Of such means, a print head (so-called bubble-jet head) that ejects ink using heat energy (using a film boiling phenomenon) can attain high-resolution printing since the ink orifices can be arranged at high density.
In order to achieve stably readable barcode printing by the ink-jet print head arranged in the ink-jet printing apparatus with the above arrangement, stable ejection and a constant line thickness ratio of barcodes must be maintained to print barcodes that comply with barcode standards.
Such requirements can be met by, e.g., temperature control of the heads to stabilize the ejection amount.
However, in the distribution and FA fields, and the like, a large quantity of printing is often done per job, and it is hard to stabilize the ejection amount by the conventional temperature control alone. As the number of prints per job becomes larger, the ejection amount increases, and the black bars of barcodes become thicker. As a result, stable reading precision cannot be assured.
In general, in a dedicated barcode printing apparatus that exclusively prints barcodes, a single print head is arranged, and prints barcodes by a monochrome thermal transfer or ink-jet method.
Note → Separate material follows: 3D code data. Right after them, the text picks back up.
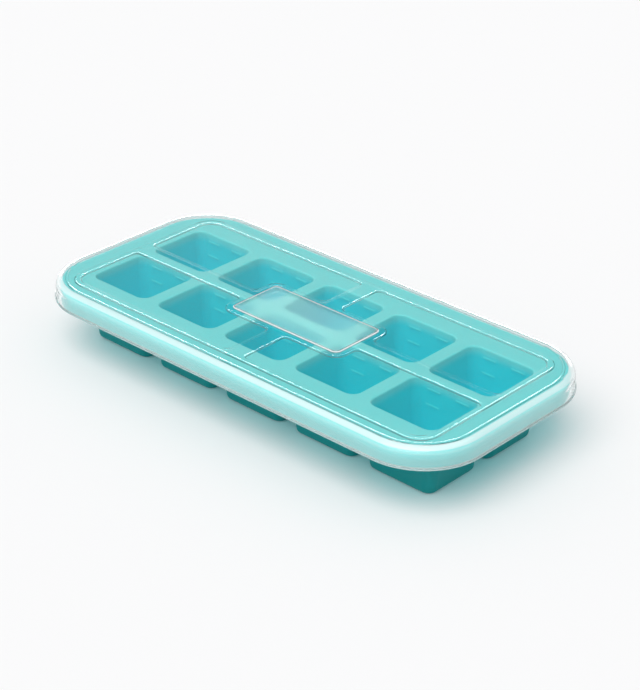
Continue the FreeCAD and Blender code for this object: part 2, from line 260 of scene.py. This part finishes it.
# The other tones set in below the deck's face: the rim's own, and the wells' where they are
apart = nodes.new("ShaderNodeSeparateXYZ")
links.new(place.outputs["Object"], apart.inputs["Vector"])


def fade(axis, start, end):
    """A soft mask that grows from nothing at one distance from the middle to full at another."""
    size = nodes.new("ShaderNodeMath")
    size.operation = "ABSOLUTE"
    links.new(apart.outputs[axis], size.inputs[0])
    ramp = nodes.new("ShaderNodeMapRange")
    ramp.interpolation_type = "SMOOTHSTEP"
    ramp.inputs["From Min"].default_value = start
    ramp.inputs["From Max"].default_value = end
    links.new(size.outputs[0], ramp.inputs["Value"])
    return ramp.outputs["Result"]


def blend(factor, under, over):
    """One tone laid over another by a mask. A tone is a colour or a socket."""
    mix = nodes.new("ShaderNodeMix")
    mix.data_type = "RGBA"
    links.new(factor, mix.inputs["Factor"])
    for side, tone in (("A", under), ("B", over)):
        if isinstance(tone, tuple):
            mix.inputs[side].default_value = tone
        else:
            links.new(tone, mix.inputs[side])
    return mix.outputs["Result"]


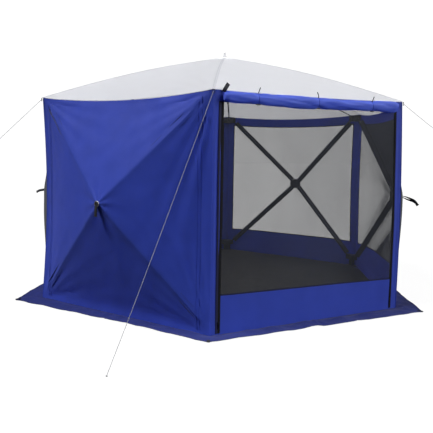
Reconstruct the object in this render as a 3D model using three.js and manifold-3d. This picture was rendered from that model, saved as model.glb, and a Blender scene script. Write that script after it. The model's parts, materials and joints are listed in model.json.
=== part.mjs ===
// Six-sided pop-up hub shelter. Millimetres, +Z up, origin on the ground at the centre of the floor.
// Corner 1 and corner 2 hold the door wall, which faces -Y. Corners are counted anticlockwise from above.
import * as THREE from 'three';
import { mergeVertices } from 'three/addons/utils/BufferGeometryUtils.js';
import { ConvexGeometry } from 'three/addons/geometries/ConvexGeometry.js';
import Module from 'manifold-3d';

const wasm = await Module();
wasm.setup();

// ---- Driving dimensions: the fabric body ----
const EAVE_RADIUS = 1800; // centre to a corner, at the eaves
const BASE_FLARE = 40; // how much further out a corner stands at the ground
const EAVE_HEIGHT = 1800;
const ROOF_RISE = 500; // eaves to peak
const ROOF_BOW = 40; // how far a ridge bows above its chord
const ROOF_OVERHANG = 10;
const WALL_BULGE = 238; // how far a wall's peak stands out of its flat plane
const CLOTH = 2; // thickness of every cloth solid
const EDGE_GAP = 3; // bare strip between two cloth edges
const CORNER_BAND = 80; // flat cloth beside each corner of a poled wall
const TOP_BAND = 55;
const BOTTOM_BAND = 110;
const WALL_HOLE = 15; // apex to each corner of the hole that a hub's stem comes through
const ROOF_HOLE = 14;
const ROOF_RINGS = 6; // bands of cloth between eave and peak

// ---- Driving dimensions: door wall, skirt and floor ----
const DOOR_BAND = 73; // corner to zip
const DOOR_HEADER = 100; // cloth above the door
const ROLL_HEIGHT = 92; // rolled-up cover under the eave
const ROLL_DEPTH = 48;
const ROLL_END_GAP = 30;
const SKIRT_REACH = 150; // beyond a wall, at its middle
const SKIRT_POINT = 240; // beyond a corner
const FLOOR_GAP = 12; // floor sheet to wall

// ---- Driving dimensions: frame ----
const POLE_RADIUS = 5.5;
const BALL_RADIUS = 9; // round end that turns in a corner hub
const BALL_SEAT = 0.7; // a ball's widest part to the round of its ends, as a share
const TIP_ROUND = 0.6; // pole radius kept at its tip, as a share
const FIT = 0.6; // running clearance around a ball
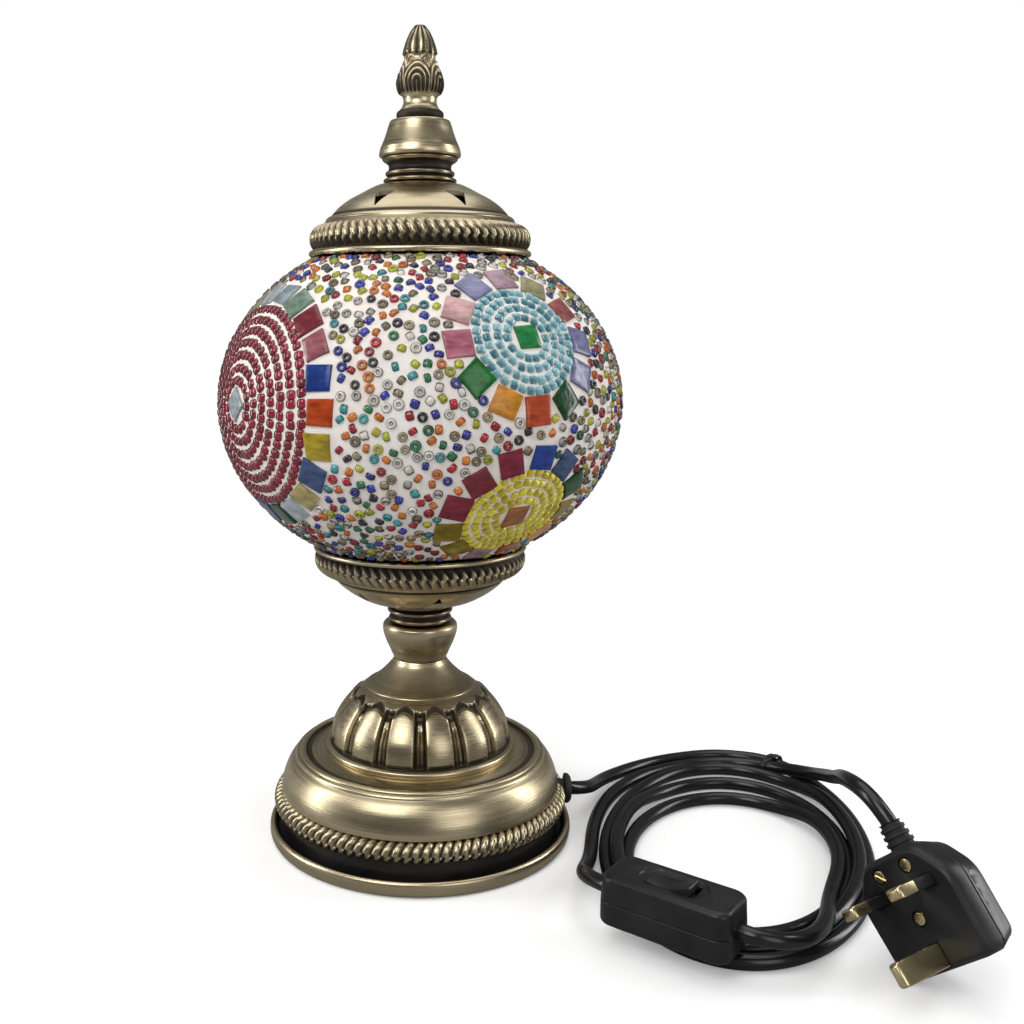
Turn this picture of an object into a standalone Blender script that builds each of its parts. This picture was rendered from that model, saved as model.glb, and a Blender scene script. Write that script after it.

Even when a versatile printing apparatus is used, barcodes are normally printed using a single color. Hence, in a color printing apparatus having a plurality of heads as well, barcodes are normally printed using a single color (in general, black).
In barcode printing by a print head for printing a barcode, troubles inherent to the printing schemes (e.g., disconnection of a head, skewing of a ribbon, or the like in the thermal transfer scheme; ejection errors of a head, mislanding of ink, or the like in the ink-jet scheme) are fatal. That is, when a barcode printed using the printing apparatus that has suffered such troubles is read using a barcode reader, reading errors occur or such barcode cannot be read. For this reason, in the above-mentioned conventional barcode printing method, barcode printing is disabled when such troubles have occurred.